What is required: Make an exact copy of the listing below.

Entries taken from a collection:
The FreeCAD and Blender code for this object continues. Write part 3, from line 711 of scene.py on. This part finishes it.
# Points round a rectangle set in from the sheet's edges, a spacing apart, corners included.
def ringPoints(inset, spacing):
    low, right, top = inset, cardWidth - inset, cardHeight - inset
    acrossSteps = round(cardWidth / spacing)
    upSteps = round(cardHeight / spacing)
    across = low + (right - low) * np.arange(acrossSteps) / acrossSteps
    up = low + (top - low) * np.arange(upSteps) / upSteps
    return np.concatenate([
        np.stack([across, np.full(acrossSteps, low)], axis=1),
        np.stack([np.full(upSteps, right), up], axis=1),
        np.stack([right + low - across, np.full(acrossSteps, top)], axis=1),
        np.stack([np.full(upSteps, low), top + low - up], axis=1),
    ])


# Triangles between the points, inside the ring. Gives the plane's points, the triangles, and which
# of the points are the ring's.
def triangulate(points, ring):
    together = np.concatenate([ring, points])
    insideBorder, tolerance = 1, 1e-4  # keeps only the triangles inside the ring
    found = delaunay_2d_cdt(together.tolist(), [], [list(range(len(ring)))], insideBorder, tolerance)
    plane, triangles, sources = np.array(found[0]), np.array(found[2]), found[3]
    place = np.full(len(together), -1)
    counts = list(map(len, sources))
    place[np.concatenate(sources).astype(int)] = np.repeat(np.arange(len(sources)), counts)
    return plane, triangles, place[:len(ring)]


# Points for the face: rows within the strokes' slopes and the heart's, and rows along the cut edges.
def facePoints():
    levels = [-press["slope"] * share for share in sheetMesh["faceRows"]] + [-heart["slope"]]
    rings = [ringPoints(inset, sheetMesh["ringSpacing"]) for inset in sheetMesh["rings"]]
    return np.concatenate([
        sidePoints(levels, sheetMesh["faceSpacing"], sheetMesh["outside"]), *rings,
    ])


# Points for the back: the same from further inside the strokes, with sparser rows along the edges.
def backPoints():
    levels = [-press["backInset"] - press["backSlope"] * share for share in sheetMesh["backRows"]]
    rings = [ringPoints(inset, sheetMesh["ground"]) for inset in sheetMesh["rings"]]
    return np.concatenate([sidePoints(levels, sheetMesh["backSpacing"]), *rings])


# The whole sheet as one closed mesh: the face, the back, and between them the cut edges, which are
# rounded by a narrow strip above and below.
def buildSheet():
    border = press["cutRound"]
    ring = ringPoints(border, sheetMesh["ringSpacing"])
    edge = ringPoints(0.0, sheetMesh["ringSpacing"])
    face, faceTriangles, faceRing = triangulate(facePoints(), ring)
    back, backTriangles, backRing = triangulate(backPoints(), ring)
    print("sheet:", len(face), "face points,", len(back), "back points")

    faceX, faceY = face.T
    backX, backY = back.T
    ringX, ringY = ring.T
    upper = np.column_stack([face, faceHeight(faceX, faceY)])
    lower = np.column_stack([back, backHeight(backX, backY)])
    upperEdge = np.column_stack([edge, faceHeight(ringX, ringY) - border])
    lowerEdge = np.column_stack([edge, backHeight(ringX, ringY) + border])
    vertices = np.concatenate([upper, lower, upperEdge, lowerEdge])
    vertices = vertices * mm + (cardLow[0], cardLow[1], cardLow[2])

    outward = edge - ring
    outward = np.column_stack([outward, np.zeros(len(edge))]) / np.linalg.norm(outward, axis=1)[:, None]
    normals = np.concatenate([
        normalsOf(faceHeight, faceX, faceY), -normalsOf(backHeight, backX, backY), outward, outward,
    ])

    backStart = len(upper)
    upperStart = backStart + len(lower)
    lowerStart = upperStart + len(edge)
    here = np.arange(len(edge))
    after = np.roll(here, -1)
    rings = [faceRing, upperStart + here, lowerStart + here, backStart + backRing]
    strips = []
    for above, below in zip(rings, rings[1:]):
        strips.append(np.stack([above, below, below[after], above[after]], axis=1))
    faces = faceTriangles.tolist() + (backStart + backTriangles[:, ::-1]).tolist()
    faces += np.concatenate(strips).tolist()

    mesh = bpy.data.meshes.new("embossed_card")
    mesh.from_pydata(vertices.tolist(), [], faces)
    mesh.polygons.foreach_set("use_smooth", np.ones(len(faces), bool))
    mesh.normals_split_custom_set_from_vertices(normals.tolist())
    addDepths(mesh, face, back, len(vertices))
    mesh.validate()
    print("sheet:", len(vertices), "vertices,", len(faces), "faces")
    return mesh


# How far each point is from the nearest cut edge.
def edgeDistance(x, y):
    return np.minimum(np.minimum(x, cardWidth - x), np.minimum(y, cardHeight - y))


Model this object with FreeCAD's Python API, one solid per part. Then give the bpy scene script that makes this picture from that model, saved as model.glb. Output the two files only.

Written response:
The FreeCAD and Blender code for this object continues. Write part 3, from line 711 of scene.py on. This part finishes it.
# Points round a rectangle set in from the sheet's edges, a spacing apart, corners included.
def ringPoints(inset, spacing):
    low, right, top = inset, cardWidth - inset, cardHeight - inset
    acrossSteps = round(cardWidth / spacing)
    upSteps = round(cardHeight / spacing)
    across = low + (right - low) * np.arange(acrossSteps) / acrossSteps
    up = low + (top - low) * np.arange(upSteps) / upSteps
    return np.concatenate([
        np.stack([across, np.full(acrossSteps, low)], axis=1),
        np.stack([np.full(upSteps, right), up], axis=1),
        np.stack([right + low - across, np.full(acrossSteps, top)], axis=1),
        np.stack([np.full(upSteps, low), top + low - up], axis=1),
    ])


# Triangles between the points, inside the ring. Gives the plane's points, the triangles, and which
# of the points are the ring's.
def triangulate(points, ring):
    together = np.concatenate([ring, points])
    insideBorder, tolerance = 1, 1e-4  # keeps only the triangles inside the ring
    found = delaunay_2d_cdt(together.tolist(), [], [list(range(len(ring)))], insideBorder, tolerance)
    plane, triangles, sources = np.array(found[0]), np.array(found[2]), found[3]
    place = np.full(len(together), -1)
    counts = list(map(len, sources))
    place[np.concatenate(sources).astype(int)] = np.repeat(np.arange(len(sources)), counts)
    return plane, triangles, place[:len(ring)]


# Points for the face: rows within the strokes' slopes and the heart's, and rows along the cut edges.
def facePoints():
    levels = [-press["slope"] * share for share in sheetMesh["faceRows"]] + [-heart["slope"]]
    rings = [ringPoints(inset, sheetMesh["ringSpacing"]) for inset in sheetMesh["rings"]]
    return np.concatenate([
        sidePoints(levels, sheetMesh["faceSpacing"], sheetMesh["outside"]), *rings,
    ])


# Points for the back: the same from further inside the strokes, with sparser rows along the edges.
def backPoints():
    levels = [-press["backInset"] - press["backSlope"] * share for share in sheetMesh["backRows"]]
    rings = [ringPoints(inset, sheetMesh["ground"]) for inset in sheetMesh["rings"]]
    return np.concatenate([sidePoints(levels, sheetMesh["backSpacing"]), *rings])


# The whole sheet as one closed mesh: the face, the back, and between them the cut edges, which are
# rounded by a narrow strip above and below.
def buildSheet():
    border = press["cutRound"]
    ring = ringPoints(border, sheetMesh["ringSpacing"])
    edge = ringPoints(0.0, sheetMesh["ringSpacing"])
    face, faceTriangles, faceRing = triangulate(facePoints(), ring)
    back, backTriangles, backRing = triangulate(backPoints(), ring)
    print("sheet:", len(face), "face points,", len(back), "back points")

    faceX, faceY = face.T
    backX, backY = back.T
    ringX, ringY = ring.T
    upper = np.column_stack([face, faceHeight(faceX, faceY)])
    lower = np.column_stack([back, backHeight(backX, backY)])
    upperEdge = np.column_stack([edge, faceHeight(ringX, ringY) - border])
    lowerEdge = np.column_stack([edge, backHeight(ringX, ringY) + border])
    vertices = np.concatenate([upper, lower, upperEdge, lowerEdge])
    vertices = vertices * mm + (cardLow[0], cardLow[1], cardLow[2])

    outward = edge - ring
    outward = np.column_stack([outward, np.zeros(len(edge))]) / np.linalg.norm(outward, axis=1)[:, None]
    normals = np.concatenate([
        normalsOf(faceHeight, faceX, faceY), -normalsOf(backHeight, backX, backY), outward, outward,
    ])

    backStart = len(upper)
    upperStart = backStart + len(lower)
    lowerStart = upperStart + len(edge)
    here = np.arange(len(edge))
    after = np.roll(here, -1)
    rings = [faceRing, upperStart + here, lowerStart + here, backStart + backRing]
    strips = []
    for above, below in zip(rings, rings[1:]):
        strips.append(np.stack([above, below, below[after], above[after]], axis=1))
    faces = faceTriangles.tolist() + (backStart + backTriangles[:, ::-1]).tolist()
    faces += np.concatenate(strips).tolist()

    mesh = bpy.data.meshes.new("embossed_card")
    mesh.from_pydata(vertices.tolist(), [], faces)
    mesh.polygons.foreach_set("use_smooth", np.ones(len(faces), bool))
    mesh.normals_split_custom_set_from_vertices(normals.tolist())
    addDepths(mesh, face, back, len(vertices))
    mesh.validate()
    print("sheet:", len(vertices), "vertices,", len(faces), "faces")
    return mesh


# How far each point is from the nearest cut edge.
def edgeDistance(x, y):
    return np.minimum(np.minimum(x, cardWidth - x), np.minimum(y, cardHeight - y))


Model this object with FreeCAD's Python API, one solid per part. Then give the bpy scene script that makes this picture from that model, saved as model.glb. Output the two files only.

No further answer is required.